### Given problem
Set down all of the data exactly as it appears.

### Supplied information

---------------

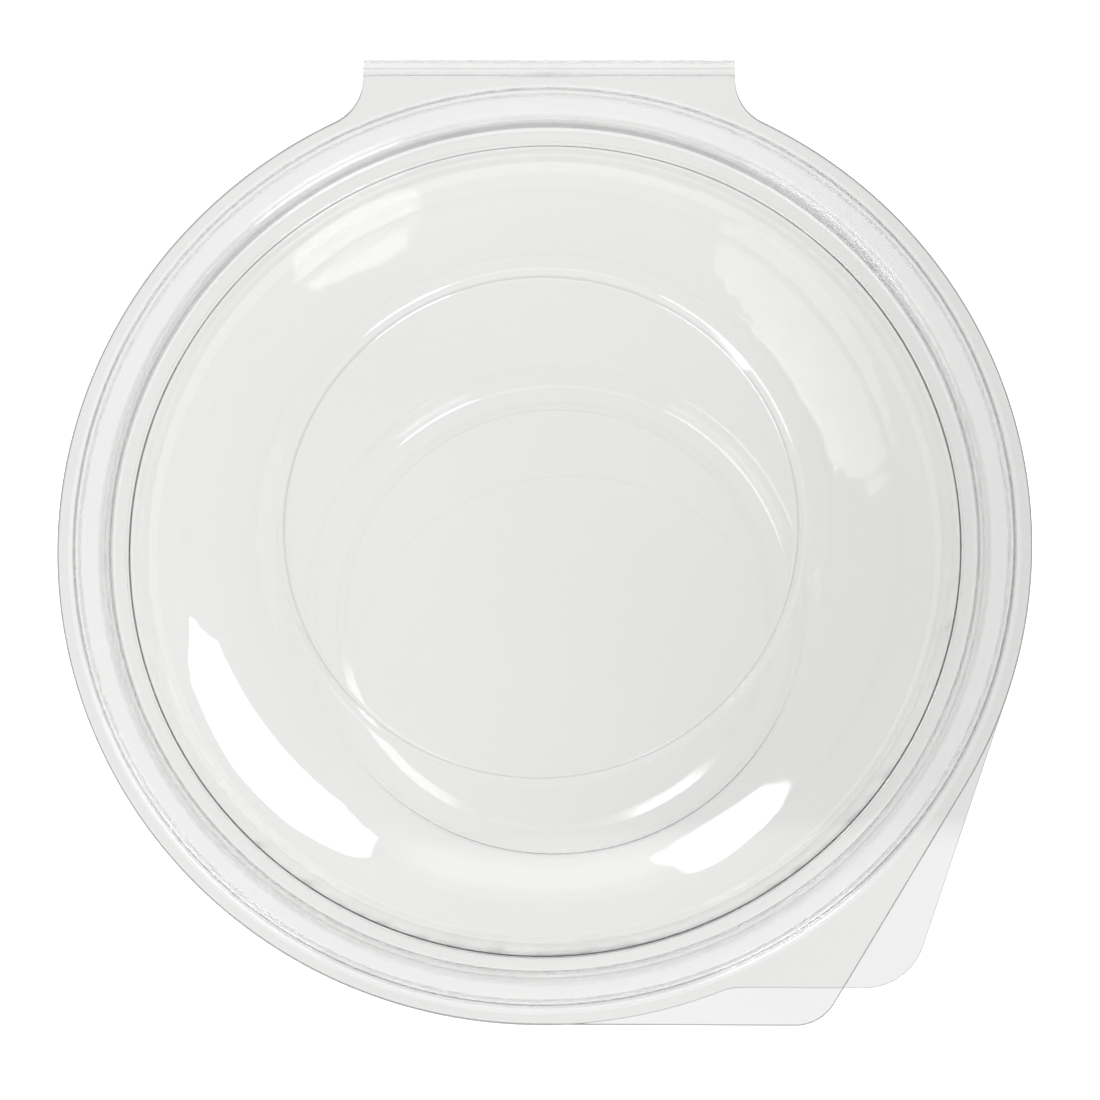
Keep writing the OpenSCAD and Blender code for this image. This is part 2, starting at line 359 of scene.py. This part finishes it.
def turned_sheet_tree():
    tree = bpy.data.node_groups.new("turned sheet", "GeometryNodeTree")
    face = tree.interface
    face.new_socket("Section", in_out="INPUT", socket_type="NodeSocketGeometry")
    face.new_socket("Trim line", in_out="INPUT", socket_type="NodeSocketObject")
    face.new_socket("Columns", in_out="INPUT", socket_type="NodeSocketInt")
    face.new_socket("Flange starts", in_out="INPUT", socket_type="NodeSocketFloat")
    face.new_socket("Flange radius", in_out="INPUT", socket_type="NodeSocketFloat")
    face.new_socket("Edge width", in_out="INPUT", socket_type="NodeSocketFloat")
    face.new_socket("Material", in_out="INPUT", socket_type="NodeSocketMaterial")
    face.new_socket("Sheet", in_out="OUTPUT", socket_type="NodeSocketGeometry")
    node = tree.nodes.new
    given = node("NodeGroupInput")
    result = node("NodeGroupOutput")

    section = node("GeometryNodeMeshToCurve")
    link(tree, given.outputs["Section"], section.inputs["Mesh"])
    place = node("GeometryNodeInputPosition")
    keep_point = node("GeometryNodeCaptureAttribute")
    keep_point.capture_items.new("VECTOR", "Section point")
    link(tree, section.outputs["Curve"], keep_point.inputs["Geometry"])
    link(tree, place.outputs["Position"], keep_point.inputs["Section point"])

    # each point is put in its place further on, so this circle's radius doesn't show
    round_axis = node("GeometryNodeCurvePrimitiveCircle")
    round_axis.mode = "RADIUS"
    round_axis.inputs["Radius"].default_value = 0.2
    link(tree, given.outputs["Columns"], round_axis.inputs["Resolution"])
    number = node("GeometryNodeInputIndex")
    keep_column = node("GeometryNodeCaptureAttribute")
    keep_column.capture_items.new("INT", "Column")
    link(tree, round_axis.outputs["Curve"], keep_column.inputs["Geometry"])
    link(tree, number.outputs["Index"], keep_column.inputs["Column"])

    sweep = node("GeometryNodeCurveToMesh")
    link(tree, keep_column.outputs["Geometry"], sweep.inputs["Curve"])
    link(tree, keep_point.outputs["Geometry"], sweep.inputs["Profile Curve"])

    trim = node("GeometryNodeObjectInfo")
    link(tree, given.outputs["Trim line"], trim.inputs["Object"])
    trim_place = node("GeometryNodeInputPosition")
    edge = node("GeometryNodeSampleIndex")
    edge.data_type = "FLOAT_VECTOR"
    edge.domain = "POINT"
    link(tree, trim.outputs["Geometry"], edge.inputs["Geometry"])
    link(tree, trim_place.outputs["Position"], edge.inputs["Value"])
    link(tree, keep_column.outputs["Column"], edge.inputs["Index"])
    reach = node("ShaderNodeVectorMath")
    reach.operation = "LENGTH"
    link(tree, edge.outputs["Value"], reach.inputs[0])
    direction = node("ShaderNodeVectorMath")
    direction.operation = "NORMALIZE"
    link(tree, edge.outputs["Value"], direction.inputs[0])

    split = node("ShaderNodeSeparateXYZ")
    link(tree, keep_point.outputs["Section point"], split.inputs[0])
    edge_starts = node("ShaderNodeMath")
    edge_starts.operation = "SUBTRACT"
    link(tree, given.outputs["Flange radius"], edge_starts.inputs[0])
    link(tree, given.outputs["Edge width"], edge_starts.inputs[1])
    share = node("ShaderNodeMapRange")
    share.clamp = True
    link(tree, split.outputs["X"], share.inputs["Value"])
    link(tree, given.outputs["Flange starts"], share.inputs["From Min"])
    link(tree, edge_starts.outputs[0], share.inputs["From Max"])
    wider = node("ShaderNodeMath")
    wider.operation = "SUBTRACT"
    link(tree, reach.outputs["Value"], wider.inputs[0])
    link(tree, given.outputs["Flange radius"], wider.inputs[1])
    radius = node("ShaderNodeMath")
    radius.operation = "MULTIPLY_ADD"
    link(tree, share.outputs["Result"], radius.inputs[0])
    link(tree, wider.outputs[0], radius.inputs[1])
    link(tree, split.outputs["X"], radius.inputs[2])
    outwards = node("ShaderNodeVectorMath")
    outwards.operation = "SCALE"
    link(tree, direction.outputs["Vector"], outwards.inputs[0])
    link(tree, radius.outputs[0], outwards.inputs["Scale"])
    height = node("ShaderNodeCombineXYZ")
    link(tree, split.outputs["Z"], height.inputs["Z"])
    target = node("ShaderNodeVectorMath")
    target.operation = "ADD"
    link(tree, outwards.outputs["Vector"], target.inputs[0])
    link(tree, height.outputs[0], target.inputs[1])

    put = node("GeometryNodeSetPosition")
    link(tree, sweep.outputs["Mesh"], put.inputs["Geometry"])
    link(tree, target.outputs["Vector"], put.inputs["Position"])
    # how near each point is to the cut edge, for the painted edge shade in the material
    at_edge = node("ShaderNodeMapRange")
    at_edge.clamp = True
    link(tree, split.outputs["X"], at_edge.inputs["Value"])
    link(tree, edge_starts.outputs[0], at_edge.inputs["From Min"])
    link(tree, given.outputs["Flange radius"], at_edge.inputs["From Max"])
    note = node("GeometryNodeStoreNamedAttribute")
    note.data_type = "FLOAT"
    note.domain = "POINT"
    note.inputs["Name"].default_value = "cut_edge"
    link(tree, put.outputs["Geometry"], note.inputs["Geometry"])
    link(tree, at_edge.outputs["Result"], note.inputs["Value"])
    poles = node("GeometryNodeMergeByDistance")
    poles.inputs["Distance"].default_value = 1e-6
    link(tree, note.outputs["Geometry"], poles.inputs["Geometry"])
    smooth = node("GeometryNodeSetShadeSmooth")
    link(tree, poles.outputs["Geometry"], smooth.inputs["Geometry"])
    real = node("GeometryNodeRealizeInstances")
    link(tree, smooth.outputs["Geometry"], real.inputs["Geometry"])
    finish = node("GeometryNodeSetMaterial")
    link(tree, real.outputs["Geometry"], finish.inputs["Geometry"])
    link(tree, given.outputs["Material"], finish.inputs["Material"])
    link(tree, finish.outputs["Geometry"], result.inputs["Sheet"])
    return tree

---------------

### Written solution
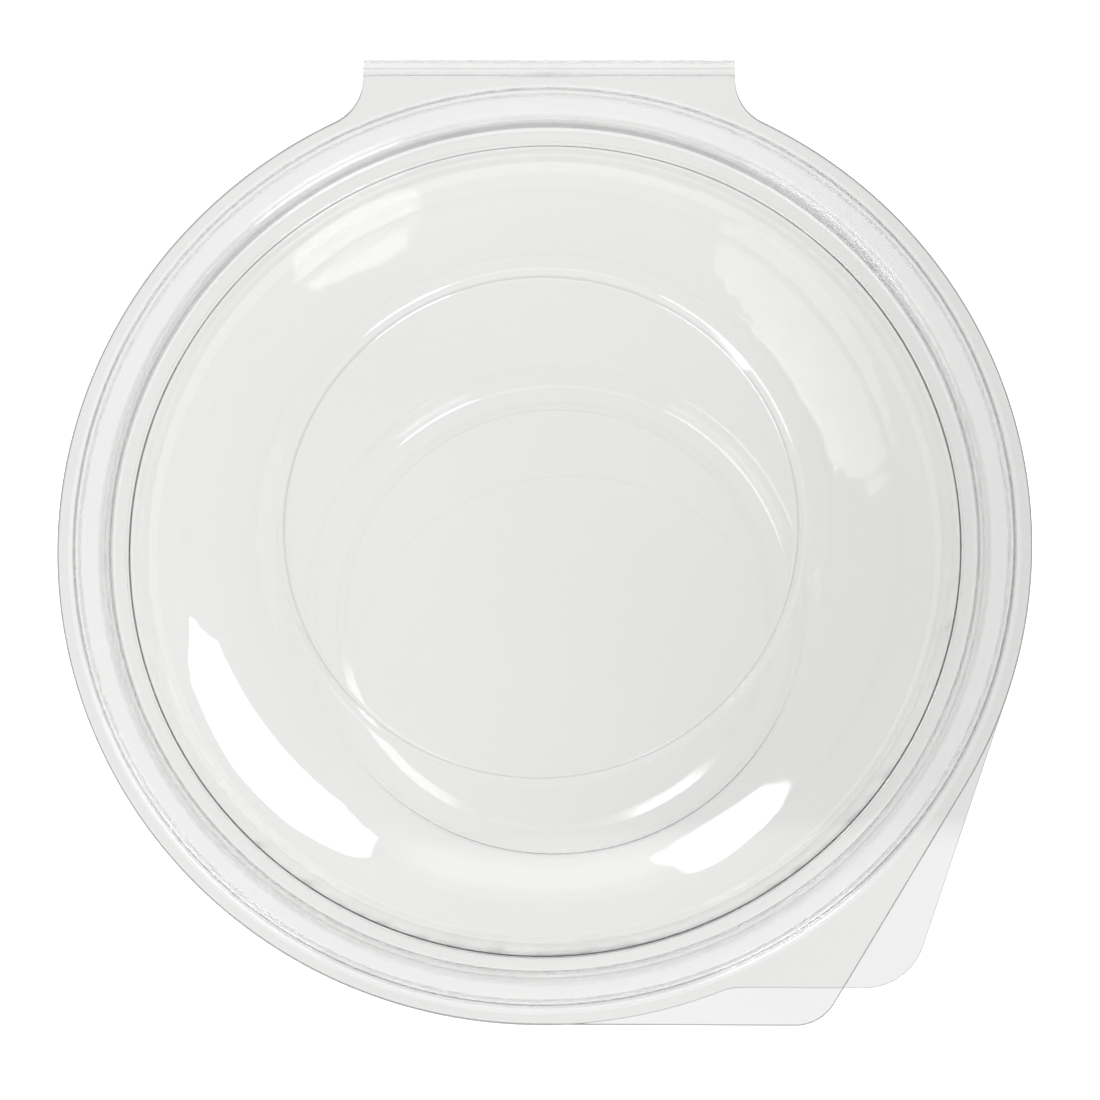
Keep writing the OpenSCAD and Blender code for this image. This is part 2, starting at line 359 of scene.py. This part finishes it.
def turned_sheet_tree():
    tree = bpy.data.node_groups.new("turned sheet", "GeometryNodeTree")
    face = tree.interface
    face.new_socket("Section", in_out="INPUT", socket_type="NodeSocketGeometry")
    face.new_socket("Trim line", in_out="INPUT", socket_type="NodeSocketObject")
    face.new_socket("Columns", in_out="INPUT", socket_type="NodeSocketInt")
    face.new_socket("Flange starts", in_out="INPUT", socket_type="NodeSocketFloat")
    face.new_socket("Flange radius", in_out="INPUT", socket_type="NodeSocketFloat")
    face.new_socket("Edge width", in_out="INPUT", socket_type="NodeSocketFloat")
    face.new_socket("Material", in_out="INPUT", socket_type="NodeSocketMaterial")
    face.new_socket("Sheet", in_out="OUTPUT", socket_type="NodeSocketGeometry")
    node = tree.nodes.new
    given = node("NodeGroupInput")
    result = node("NodeGroupOutput")

    section = node("GeometryNodeMeshToCurve")
    link(tree, given.outputs["Section"], section.inputs["Mesh"])
    place = node("GeometryNodeInputPosition")
    keep_point = node("GeometryNodeCaptureAttribute")
    keep_point.capture_items.new("VECTOR", "Section point")
    link(tree, section.outputs["Curve"], keep_point.inputs["Geometry"])
    link(tree, place.outputs["Position"], keep_point.inputs["Section point"])

    # each point is put in its place further on, so this circle's radius doesn't show
    round_axis = node("GeometryNodeCurvePrimitiveCircle")
    round_axis.mode = "RADIUS"
    round_axis.inputs["Radius"].default_value = 0.2
    link(tree, given.outputs["Columns"], round_axis.inputs["Resolution"])
    number = node("GeometryNodeInputIndex")
    keep_column = node("GeometryNodeCaptureAttribute")
    keep_column.capture_items.new("INT", "Column")
    link(tree, round_axis.outputs["Curve"], keep_column.inputs["Geometry"])
    link(tree, number.outputs["Index"], keep_column.inputs["Column"])

    sweep = node("GeometryNodeCurveToMesh")
    link(tree, keep_column.outputs["Geometry"], sweep.inputs["Curve"])
    link(tree, keep_point.outputs["Geometry"], sweep.inputs["Profile Curve"])

    trim = node("GeometryNodeObjectInfo")
    link(tree, given.outputs["Trim line"], trim.inputs["Object"])
    trim_place = node("GeometryNodeInputPosition")
    edge = node("GeometryNodeSampleIndex")
    edge.data_type = "FLOAT_VECTOR"
    edge.domain = "POINT"
    link(tree, trim.outputs["Geometry"], edge.inputs["Geometry"])
    link(tree, trim_place.outputs["Position"], edge.inputs["Value"])
    link(tree, keep_column.outputs["Column"], edge.inputs["Index"])
    reach = node("ShaderNodeVectorMath")
    reach.operation = "LENGTH"
    link(tree, edge.outputs["Value"], reach.inputs[0])
    direction = node("ShaderNodeVectorMath")
    direction.operation = "NORMALIZE"
    link(tree, edge.outputs["Value"], direction.inputs[0])

    split = node("ShaderNodeSeparateXYZ")
    link(tree, keep_point.outputs["Section point"], split.inputs[0])
    edge_starts = node("ShaderNodeMath")
    edge_starts.operation = "SUBTRACT"
    link(tree, given.outputs["Flange radius"], edge_starts.inputs[0])
    link(tree, given.outputs["Edge width"], edge_starts.inputs[1])
    share = node("ShaderNodeMapRange")
    share.clamp = True
    link(tree, split.outputs["X"], share.inputs["Value"])
    link(tree, given.outputs["Flange starts"], share.inputs["From Min"])
    link(tree, edge_starts.outputs[0], share.inputs["From Max"])
    wider = node("ShaderNodeMath")
    wider.operation = "SUBTRACT"
    link(tree, reach.outputs["Value"], wider.inputs[0])
    link(tree, given.outputs["Flange radius"], wider.inputs[1])
    radius = node("ShaderNodeMath")
    radius.operation = "MULTIPLY_ADD"
    link(tree, share.outputs["Result"], radius.inputs[0])
    link(tree, wider.outputs[0], radius.inputs[1])
    link(tree, split.outputs["X"], radius.inputs[2])
    outwards = node("ShaderNodeVectorMath")
    outwards.operation = "SCALE"
    link(tree, direction.outputs["Vector"], outwards.inputs[0])
    link(tree, radius.outputs[0], outwards.inputs["Scale"])
    height = node("ShaderNodeCombineXYZ")
    link(tree, split.outputs["Z"], height.inputs["Z"])
    target = node("ShaderNodeVectorMath")
    target.operation = "ADD"
    link(tree, outwards.outputs["Vector"], target.inputs[0])
    link(tree, height.outputs[0], target.inputs[1])

    put = node("GeometryNodeSetPosition")
    link(tree, sweep.outputs["Mesh"], put.inputs["Geometry"])
    link(tree, target.outputs["Vector"], put.inputs["Position"])
    # how near each point is to the cut edge, for the painted edge shade in the material
    at_edge = node("ShaderNodeMapRange")
    at_edge.clamp = True
    link(tree, split.outputs["X"], at_edge.inputs["Value"])
    link(tree, edge_starts.outputs[0], at_edge.inputs["From Min"])
    link(tree, given.outputs["Flange radius"], at_edge.inputs["From Max"])
    note = node("GeometryNodeStoreNamedAttribute")
    note.data_type = "FLOAT"
    note.domain = "POINT"
    note.inputs["Name"].default_value = "cut_edge"
    link(tree, put.outputs["Geometry"], note.inputs["Geometry"])
    link(tree, at_edge.outputs["Result"], note.inputs["Value"])
    poles = node("GeometryNodeMergeByDistance")
    poles.inputs["Distance"].default_value = 1e-6
    link(tree, note.outputs["Geometry"], poles.inputs["Geometry"])
    smooth = node("GeometryNodeSetShadeSmooth")
    link(tree, poles.outputs["Geometry"], smooth.inputs["Geometry"])
    real = node("GeometryNodeRealizeInstances")
    link(tree, smooth.outputs["Geometry"], real.inputs["Geometry"])
    finish = node("GeometryNodeSetMaterial")
    link(tree, real.outputs["Geometry"], finish.inputs["Geometry"])
    link(tree, given.outputs["Material"], finish.inputs["Material"])
    link(tree, finish.outputs["Geometry"], result.inputs["Sheet"])
    return tree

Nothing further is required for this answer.